With only six years left in that decade, the ability to achieve $600 billion in trade per year, with volumes at less than $1 billion a month now, seems diminished, if not impossible.
Second, the $400 billion oil pledge from China may itself not be true. Scita writes that Iranian officials and business leaders have variously said that they had not heard about it, and that the news of its existence was “a joke.”
Those two reasons combined suggest that the future of the Chinese-Iranian relationship may hit some turbulence, as both sides grapple with promises made, but potentially not kept, and pledges reported, but possibly not true.
The potential onset of disappointment and displeasure in the relationship is definitely not the time for China to suggest to Iran that it doesn’t trust Tehran to behave in the Gulf, as engaging in security patrols would certainly signal.
China has naval capability in the region, by virtue of its base in Djibouti. That base is in range of the Bab al-Mandab Strait at the mouth of the Red Sea, which controls access to the Suez Canal, and the Strait of Hormuz. China therefore could support a go-alone mission or a coalition of international partners; indeed, the base’s stated purpose is to provide logistical support for China’s ongoing participation in international anti-piracy missions in the Gulf of Aden.

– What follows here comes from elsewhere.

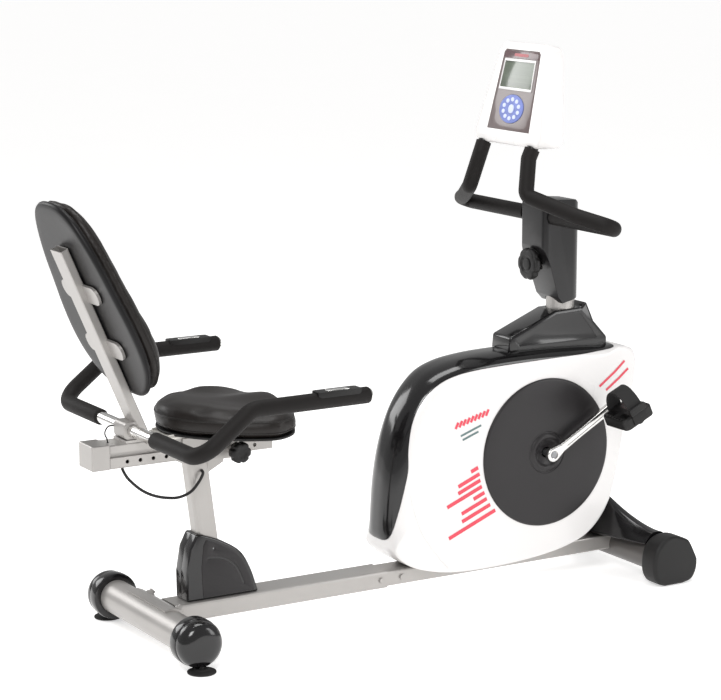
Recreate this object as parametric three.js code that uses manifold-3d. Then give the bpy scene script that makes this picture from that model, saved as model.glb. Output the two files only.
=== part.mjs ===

The fact China is refraining from joining or starting its own patrols in the Middle East suggests that it feels its best course is to hold to the status quo. By doing nothing that could appear confrontational to one side, and by refraining from cooperation with those with whom confrontation would almost certainly arise on the other, China is neither committing to reducing risk in the Gulf, nor taking a share of the responsibility should something untoward happen. Governments around the globe would do well to apply the lessons learned from China’s stance on Gulf security to analysis of other aspects of China’s engagement with the world.